Curve balls and cockroaches

metamorphosis_medLife has a tendency to string you along for a while, giving the impression that it’s all rather predictable. Then one day you wake up and find you’ve turned into a giant insect and wham! The world is suddenly a very different place.

Of course not everyone has an experience quite as extreme as Kafka’s unfortunate protagonist Gregor, in his story The Metamorphosis. For most of us those unexpected events that you didn’t see coming may be relatively common, although still life changing. You lose your job, get in a traffic accident or break up with a partner and suddenly the sense of stability is gone and all bets are off. It reminds you of just how fragile a construction our lives can be and how a single decision or chance event, somewhere back in time, can potentially ripple through the universe like a personal tsunami, overturning your plans and hopes like so many little boats.

Perhaps what is most extraordinary is how people are able to cope with even the most devastating misfortunes. Imagine seeing one’s home destroyed by bombs: losing loved ones, your job / business and whole way of life and being forced to flee in the hope of finding sanctuary. For most of us it is hard to get our heads around the pain and stress of such horrors. We read the news and perhaps for a short time feel some sort of connection and sympathy for such refugees in their time of need. Then many of us in the ‘developed’ western nations return to fuming over a delayed train, a slow supermarket checkout or a disappointing cappuccino foam.

A good half of the art of living is resilience.”
― Alain de Botton

It makes no sense to berate ourselves for our sometimes shallow and selfish ways. All we can do is try to keep a sense of perspective on our own problems and nurture our compassion for those considerably worse off (as well as donating whatever time and / or money we can spare).

My own most recent ‘curve ball’ has been in the shape of a sudden onset of a vision problem in my right eye (formerly my ‘good’ eye). Seeing a ‘blob’ shape and some blurred vision sent me scurrying to the eye doc for tests and a diagnosis that was actually far less scary than the name sounds: Central serous chorioretinopathy. What it translates to is a usually non-sight-threatening condition, a little bump (or hillock if you will) in the retina that renders central vision rather blurry and distorts straight lines. The prognosis is quite positive – these things usually clear up on their own in a few months, without requiring treatment. I’d cross my fingers but I’m not really superstitious and It’s hard to type with crossed fingers.

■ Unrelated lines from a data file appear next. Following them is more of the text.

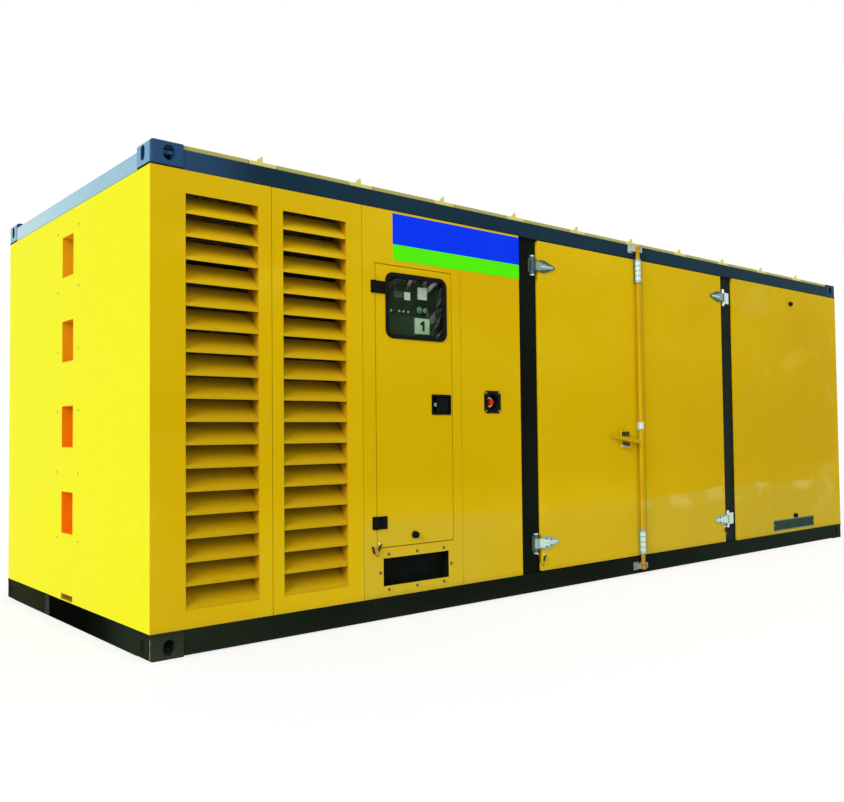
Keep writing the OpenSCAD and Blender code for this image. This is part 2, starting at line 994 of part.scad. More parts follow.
module roof_straps() {
    color(YELLOW)
        for (i = [0:strap_count - 1]) {
            roof_tray(strap_mid(i) - strap_w / 2, strap_mid(i) + strap_w / 2);
            both_sides()
                roof_lug(strap_mid(i));
        }
}

// ---- Control bay ----

module control_cabinet() {
    color([0.30, 0.33, 0.31])
        difference() {
            face_box(
                cabinet_s0, cabinet_s1, cabinet_z0, cabinet_z1,
                wall_back, wall_back + cabinet_d);
            face_box(
                cabinet_s0 + cabinet_t, cabinet_s1 - cabinet_t,
                cabinet_z0 + cabinet_t, cabinet_z1 - cabinet_t,
                wall_back - over, wall_back + cabinet_d - cabinet_t);
        }
}

module instrument_panel() {
    d0 = wall_back + panel_set;
    color([0.24, 0.29, 0.26])
        face_box(
            cabinet_s0 + cabinet_t, cabinet_s1 - cabinet_t,
            cabinet_z0 + cabinet_t, cabinet_z1 - cabinet_t, d0, d0 + cabinet_t);
}

// Leaves with a knuckle at each end of the hinge, and the pin through them.
module control_hinge_leaves() {
    half_h = chinge_h / 2;
    end_h = chinge_h / 4;
    leaf_s = cpin_s - cknuckle_r - run_room;
    color(BLACK)
        for (z = chinge_z) {
            upright(cpin_s, cpin_d, z - half_h, z + half_h, cpin_r);
            for (z0 = [z - half_h, z + half_h - end_h]) {
                upright(cpin_s, cpin_d, z0, z0 + end_h, cknuckle_r);
                face_box(leaf_s, cpin_s, z0, z0 + end_h, wall_set - cleaf_t, wall_set);
            }
            face_box(cpin_s - cleaf_l, leaf_s + over, z - half_h, z + half_h, wall_set - cleaf_t, wall_set);
        }
}

module control_hinge_straps() {
    half_h = chinge_h / 2;
    mid_h = half_h / 2 - run_room;
    neck_s = cpin_s + cknuckle_r + run_room;
    color(BLACK)
        for (z = chinge_z)
            difference() {
                union() {
                    upright(cpin_s, cpin_d, z - mid_h, z + mid_h, cknuckle_r);
                    face_box(
                        cpin_s, neck_s + over, z - mid_h, z + mid_h,
                        wall_set - cleaf_t, wall_set);
                    face_box(
                        neck_s, cpin_s + cstrap_l, z - half_h, z + half_h,
                        wall_set - cleaf_t, wall_set);
                }
                upright(cpin_s, cpin_d, z - chinge_h, z + chinge_h, cpin_r + run_gap);
            }
}

// Moves its children to the lower left corner of the window's rubber.
module at_window(inset = 0) {
    translate([cdoor_x + win_x + inset, cdoor_z1 - win_z - win_h + inset])
        children();
}

// The window's outline, smaller by inset all round.
module window_outline(inset) {
    at_window(inset)
        round_rect(win_w - 2 * inset, win_h - 2 * inset, win_r - inset);
}

// The hollow of the latch tray, smaller by inset all round, from depth d0 to d1.
module latch_box(inset, d0, d1) {
    face_box(
        latch_s0 + inset, latch_s0 + latch_w - inset,
        latch_z0 + inset, latch_z1 - inset, d0, d1);
}

module control_door() {
    color(YELLOW)
        difference() {
            face_box(
                cdoor_x, cdoor_x + cdoor_w, cdoor_z, cdoor_z1,
                wall_set, wall_set + cdoor_t);
            face_plate(wall_set - over, wall_set + cdoor_t + over)
                window_outline(gasket_w / 2);
            latch_box(latch_rim, wall_set - over, wall_set + cdoor_t + over);
        }
}

module window_gasket() {
    color(RUBBER)
        difference() {
            union() {
                face_plate(wall_set - gasket_h, wall_set)
                    window_outline(0);
                face_plate(wall_set - over, wall_set + cdoor_t - gasket_back)
                    window_outline(gasket_w / 2);
            }
            face_plate(wall_set - gasket_h - over, wall_set + cdoor_t)
                window_outline(gasket_w);
            face_plate(glass_d, glass_d + glass_t)
                window_outline(gasket_w - glass_lap);
        }
}

module window_glass() {
    color([0.35, 0.42, 0.40, 0.35])
        face_plate(glass_d, glass_d + glass_t)
            window_outline(gasket_w - glass_lap);
}

module latch_tray() {
    flange_t = 4;
    corner_r = 8;
    lock_s = latch_s0 + latch_rim + (lock_strip_w - flange_t) / 2;
    inner = latch_rim + latch_t;
    color(BLACK)
        difference() {
            union() {
                face_plate(wall_set - flange_t, wall_set)
                    translate([latch_s0, latch_z0])
                        round_rect(latch_w, latch_h, corner_r);
                latch_box(latch_rim, wall_set - over, wall_set + latch_d);
            }
            latch_box(inner, wall_set - flange_t - over, wall_set + latch_d - latch_t);
        }
    // The pin that the paddle swings on, and the lock barrel beside it.
    color(ZINC) {
        upright(
            paddle_s0, barrel_d, latch_z0 + latch_rim + over,
            latch_z1 - latch_rim - over, paddle_pin_r);
        face_rod(lock_s, latch_z, lock_r, wall_set + latch_t, wall_set + latch_d - over);
    }
}

module latch_paddle() {
    color(BLACK)
        difference() {
            union() {
                face_box(
                    paddle_s0, paddle_s1, latch_z - paddle_half_h, latch_z + paddle_half_h,
                    paddle_d, paddle_d + paddle_t);
                upright(
                    paddle_s0, barrel_d, latch_z - paddle_half_h,
                    latch_z + paddle_half_h, barrel_r);
            }
            upright(paddle_s0, barrel_d, latch_z0, latch_z1, paddle_pin_r + run_gap);
        }
}

// ---- Stop button ----

module stop_cup() {
    cup_r = stop_r + stop_wall;
    cup_back = stop_back + stop_wall;
    color(RUBBER)
        difference() {
            union() {
                face_plate(wall_set - stop_plate_t, wall_set)
                    intersection() {
                        translate([stop_x - stop_w / 2, stop_z - stop_w / 2])
                            round_rect(stop_w, stop_w, stop_corner);
                        translate([stop_x, stop_z])
                            circle(stop_w * stop_clip);
                    }
                face_rod(stop_x, stop_z, cup_r, wall_set - over, cup_back);
            }
            face_rod(stop_x, stop_z, stop_r, wall_set - stop_plate_t - over, stop_back);
            face_rod(stop_x, stop_z, stem_r + stem_gap, wall_set, cup_back + over);
        }
}

module stop_ring() {
    color([0.80, 0.66, 0.20])
        face_plate(stop_back - ring_t, stop_back)
            translate([stop_x, stop_z])
                difference() {
                    circle(ring_r);
                    circle(ring_hole_r);
                }
}

module stop_button() {
    head = stop_back - ring_t - stop_travel - button_gap - button_t;
    tail = stop_back + stop_wall + stop_travel + ring_t;
    color([0.75, 0.05, 0.05]) {
        face_rod(stop_x, stop_z, head_r, head, head + button_t);
        face_rod(stop_x, stop_z, stem_r, head + button_t - over, tail);
    }
}

// ---- Service doors ----

module left_door() {
    color(YELLOW)
        face_box(
            door_1, meet_x - door_gap / 2, door_z0, door_z1,
            door_face, door_face + door_t);
}

module right_door() {
    s0 = meet_x + door_gap / 2;
    color(YELLOW) {
        face_box(s0, door_2, door_z0, door_z1, door_face, door_face + door_t);
        face_box(
            s0, s0 + strip_w, door_z0 + strip_in, door_z1 - strip_in,
            door_face - strip_t, door_face + over);
    }
}

// A block from s_a to s_b whichever way round they are.
module span_box(s_a, s_b, z0, z1, d0, d1) {
    face_box(min(s_a, s_b), max(s_a, s_b), z0, z1, d0, d1);
}

// One hinge's fixed half: a leaf on the post, two knuckles and the pin.
module hinge_leaf(pin_s, side, z, leaf_w) {
    half_h = hinge_h / 2;
    knuckle_h = hinge_h / 4;
    plate_h = hinge_h / 3;
    plate_d = pin_d + knuckle_r / 3;
    s_out = pin_s + side * leaf_w;
    s_in = pin_s + side * (knuckle_r + arm_room);
    upright(pin_s, pin_d, z - half_h, z + half_h, pin_r);
    for (z0 = [z - half_h, z + half_h - knuckle_h]) {
        upright(pin_s, pin_d, z0, z0 + knuckle_h, knuckle_r);
        span_box(pin_s, s_in, z0, z0 + knuckle_h, plate_d, post_set);
    }
    span_box(s_in, s_out, z - plate_h, z + plate_h, plate_d, post_set);
}

// The pins stand in front of the posts, close to the plane of the doors' faces.
module door_hinge_leaves() {
    color(ZINC)
        for (z = hinge_z) {
            hinge_leaf(left_pin_s, -1, z, leaf_left);
            hinge_leaf(right_pin_s, 1, z, leaf_right);
        }
}

// The strap's outline, drawn from the pin at the origin towards +X: an even
// width over the door's edge, then a taper to a blunt tip.
module strap_outline(length, height) {
    half_h = height / 2;
    tip_h = height / 6;
    end_h = tip_h / 2;
    tip_1 = length + pin_x;
    tip_0 = tip_1 - tip_h;
    polygon([
        [pin_x + door_gap, -half_h],
        [pin_x + strap_neck, -half_h],
        [tip_0, -tip_h],
        [tip_1, -end_h],
        [tip_1, end_h],
        [tip_0, tip_h],
        [pin_x + strap_neck, half_h],
        [pin_x + door_gap, half_h]]);
}

// One hinge's moving half: a middle knuckle, an arm and a spade on the door.
module hinge_strap(pin_s, side, z) {
    half_h = hinge_h / 4 - run_room;
    arm_end = pin_s + side * (pin_x + strap_shoulder);
    difference() {
        union() {
            upright(pin_s, pin_d, z - half_h, z + half_h, knuckle_r);
            span_box(pin_s, arm_end, z - half_h, z + half_h, door_face - strap_t, door_face);
            face_plate(door_face - strap_t, door_face)
                translate([pin_s, z])
                    mirror([side < 0 ? 1 : 0, 0])
                        strap_outline(strap_l, strap_h);
        }
        upright(pin_s, pin_d, z - hinge_h, z + hinge_h, pin_r + run_gap);
    }
}

module left_door_straps() {
    color(ZINC)
        for (z = hinge_z)
            hinge_strap(left_pin_s, 1, z);
}

module right_door_straps() {
    color(ZINC)
        for (z = hinge_z)
            hinge_strap(right_pin_s, -1, z);
}

// ---- Lock rod ----

// A clamp on the right door that the rod turns in.
module rod_guide(z, height) {
    half_h = height / 2;
    clamp_h = half_h - guide_end;
    front = door_face - strip_t;
    s0 = meet_x + door_gap / 2;
    out_r = rod_r + guide_wall;
    difference() {
        union() {
            face_box(s0, s0 + guide_w, z - half_h, z + half_h, front - guide_t, front);
            face_box(s0, rod_s + out_r, z - clamp_h, z + clamp_h, rod_d, front);
            upright(rod_s, rod_d, z - clamp_h, z + clamp_h, out_r);
        }
        upright(rod_s, rod_d, z - height, z + height, rod_r + run_gap);
    }
}

module rod_guides() {
    color(ZINC) {
        rod_guide(guide_z1, guide_h);
        rod_guide(guide_z0, guide_h);
        rod_guide(hub_z + guide_mid_up, guide_mid_h);
    }
}

module lock_rod() {
    color(YELLOW) {
        upright(rod_s, rod_d, rod_z0, rod_z1, rod_r);
        for (z = [rod_z0, rod_z1])
            upright(rod_s, rod_d, z - cam_h / 2, z + cam_h / 2, cam_r);
        upright(rod_s, rod_d, hub_z - hub_h / 2, hub_z + hub_h / 2, rod_r + hub_wall);
        translate([x_left + rod_s, y_face + rod_d, hub_z])
            rotate([0, handle_tilt, 0])
                translate([-handle_l, -handle_t, -handle_h / 2])
                    cube([handle_l, handle_t, handle_h]);
    }
}

// One lug beside a cam, from s_in outwards, on its own foot on the rail.
module keeper_lug(z, side, lug_w, foot_w) {
    s_in = rod_s + side * (cam_r + keeper_gap);
    foot_z = keeper_h * 3 / 2;
    span_box(s_in, s_in + side * lug_w, z - keeper_h, z + keeper_h, rod_d - keeper_gap, rail_set);
    span_box(
        s_in, s_in + side * (lug_w + foot_w), z - foot_z, z + foot_z,
        rail_set - keeper_t, rail_set);
}

module rod_keepers() {
    color(ZINC)
        for (z = [rod_z0, rod_z1]) {
            keeper_lug(z, -1, keeper_w1, keeper_foot1);
            keeper_lug(z, 1, keeper_w2, keeper_foot2);
        }
}

// The catch on the left door: a plate with a lug above the handle and a hasp below.
module handle_catch() {
    s_mid = meet_x - catch_in;
    mid_z = hub_z + (rod_s - s_mid) * tan(handle_tilt);
    clear = handle_h / 2 + catch_gap;
    front = rod_d - catch_out;
    half_w = catch_w / 2;
    color(ZINC) {
        face_box(
            s_mid - half_w, s_mid + half_w, mid_z - clear - catch_h, mid_z + clear + catch_h,
            door_face - catch_t, door_face);
        face_box(
            s_mid - half_w, s_mid + half_w, mid_z + clear, mid_z + clear + catch_lug_h,
            front, door_face);
        face_box(
            s_mid - half_w + catch_in_s, s_mid + half_w + catch_in_s,
            mid_z - clear - catch_lug_h, mid_z - clear, front, door_face);
    }
}

// ---- Drawing ----

bottom_castings();
top_castings();
casting_pads();
bottom_side_rails();
bottom_end_rails();
top_side_rails();
top_end_rails();
door_posts();
corner_posts();
floor_beams();
floor_plate();
left_end_wall();
step_pockets();
right_end_wall();
front_louvre_walls();
front_louvre_blades();
louvre_boxes();
louvre_screens();
control_wall();
service_wall();
right_wall();
back_walls();
back_louvre_blades();
roof_panels();
roof_straps();
gland_plate();
control_cabinet();
instrument_panel();
control_hinge_leaves();
control_door();
control_hinge_straps();
window_gasket();
window_glass();
latch_tray();
latch_paddle();
stop_cup();
stop_ring();
stop_button();
left_door();
right_door();
door_hinge_leaves();
left_door_straps();
right_door_straps();
rod_guides();
lock_rod();
rod_keepers();
handle_catch();
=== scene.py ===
import math

import bmesh
import bpy
from mathutils import Matrix, Vector


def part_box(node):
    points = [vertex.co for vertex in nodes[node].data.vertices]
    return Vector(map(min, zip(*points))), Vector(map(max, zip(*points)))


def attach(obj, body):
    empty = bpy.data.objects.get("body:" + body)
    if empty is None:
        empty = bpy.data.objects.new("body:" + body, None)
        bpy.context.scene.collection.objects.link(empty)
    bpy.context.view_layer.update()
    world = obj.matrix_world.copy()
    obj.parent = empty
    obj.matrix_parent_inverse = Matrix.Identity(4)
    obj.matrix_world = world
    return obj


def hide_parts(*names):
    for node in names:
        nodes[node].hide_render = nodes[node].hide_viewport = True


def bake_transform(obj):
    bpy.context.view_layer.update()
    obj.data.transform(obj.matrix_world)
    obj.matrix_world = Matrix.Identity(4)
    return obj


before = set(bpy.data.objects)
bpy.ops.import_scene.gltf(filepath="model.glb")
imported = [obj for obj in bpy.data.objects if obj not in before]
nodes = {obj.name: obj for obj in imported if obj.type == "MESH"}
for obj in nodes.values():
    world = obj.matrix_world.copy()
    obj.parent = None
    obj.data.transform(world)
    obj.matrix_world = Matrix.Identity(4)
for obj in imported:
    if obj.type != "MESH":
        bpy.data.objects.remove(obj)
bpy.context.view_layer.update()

# ---- Places: s along the front from its left end, z up, d behind the front face, all in mm ----

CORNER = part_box("bottom_castings")[0]


def P(s, z, d):
    """A place given in mm, in the frame's metres."""
    return Vector((CORNER.x + s / 1000, CORNER.y + d / 1000, z / 1000))


def span(node):
    """A node's limits as (s0, s1, z0, z1, d0, d1) in mm."""
    lo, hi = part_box(node)
    return (
        (lo.x - CORNER.x) * 1000, (hi.x - CORNER.x) * 1000, lo.z * 1000, hi.z * 1000,
        (lo.y - CORNER.y) * 1000, (hi.y - CORNER.y) * 1000)


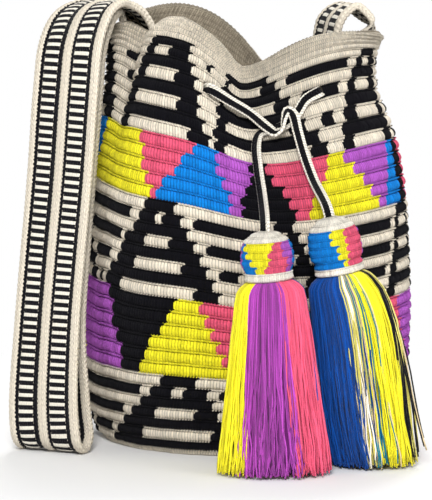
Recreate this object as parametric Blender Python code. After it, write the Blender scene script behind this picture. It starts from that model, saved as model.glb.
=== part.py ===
import math

import bmesh
import bpy
import numpy as np
from mathutils import Vector

for item in list(bpy.data.objects):
    bpy.data.objects.remove(item, do_unlink=True)

# All lengths are in metres. The bag stands on the plane z = 0 and its front faces -Y.
roundCount = 39          # rounds of stitches from the rim down to the base edge
halfRound = 90           # stitches from the front gather to the back gather
bodyDepth = 0.93         # front to back, as a share of side to side
baseDepth = 0.88
ribCrest = 0.0013        # how far each round stands out of the wall
wallThickness = 0.0034
seatGap = 0.0003         # space left between pieces that touch

# Each list gives (round counted from the rim, value).
bodyWidth = [(0, 0.0915), (4, 0.0905), (6, 0.0900), (8, 0.0910), (10, 0.0955), (12, 0.0990), (14, 0.1020),
             (17, 0.1050), (21, 0.1065), (28, 0.1080), (32, 0.1070), (36, 0.1035), (38, 0.0990), (39, 0.0940)]
bodyShift = [(0, 0.0), (5, -0.0040), (8, -0.0045), (12, 0.0), (16, 0.0012), (30, 0.0015), (39, 0.0)]
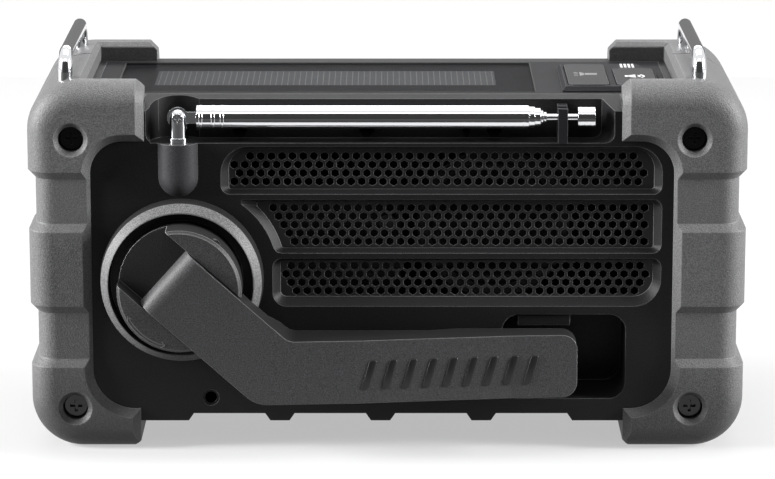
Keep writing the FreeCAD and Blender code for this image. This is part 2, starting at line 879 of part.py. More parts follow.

Something like this can set the mind racing, you imagine all sorts of terrible outcomes and scenarios. Or at least if you’re me you do. Within a day of first noticing the problem I was already internet-self-diagnosed with a plethora of hideous conditions and practically naming my guide dog. Such are the travails of the neurotic hypochondriac.

It’s at times like these you start to think about how many things we all take or granted. Our amazing senses usually work so smoothly, day after day, that any interruption to normal service comes as a very rude shock to the system.

Most of us will probably never experience fleeing a bombed-out home, or indeed waking up as a giant cockroach (hopefully). But many of us will at some point deal with unexpected challenges, stresses and difficulties of all sorts. In times such as these we can feel grateful for the support of loved ones, the marvels of modern medical science and the fortunate availability of cheap alcoholic beverages. Yoga, mindfulness meditation, and stoic philosophy all have their uses, but sometimes a couple of beers or a decent glass of wine really is just what the doctor ordered.

It’s probably comforting to think that should the worst happen and we do find ourselves one day coping with life as a huge freakish insect, at least we can still enjoy a few drinks, snacks and some suitable movies. Plus they say cockroaches could survive a major nuclear conflict, so there’s always a silver lining if you look for it.

©Text copyright Jason Lennick 2016. All rights reserved.


10 thoughts on “Curve balls and cockroaches

  1. Glad to hear it’s nothing serious. Internet diagnosis is never a good thing yet sometimes, with the doctors I’ve been unfortunate enough to come across, I think it’s the main tool for diagnosis from ‘professionals’ these days :/

    Liked by 1 person

  2. I’ve just had a small growth removed from my nose, and I’m waiting for the lab to tell me if it was cancerous. This is getting pretty common, now that I’m the other side of 60. I’ll take that glass of wine, please.

    Liked by 1 person

  3. So you’re suggesting I should hold a cold bottle of beer on my sore back instead of an ice pack? I know what you mean about the curve balls, and perspective is important even when contemplating potential ones.

    Liked by 1 person

  4. The central serous chorioretinopathy must have been very worrying when you first noticed it, Jason. I’m glad it turned out not to be so serious in the end. You’re absolutely right to say that life-changing events can fall on us from a clear blue sky. (I’m going to be glancing upward uneasily when I go to the supermarket later.)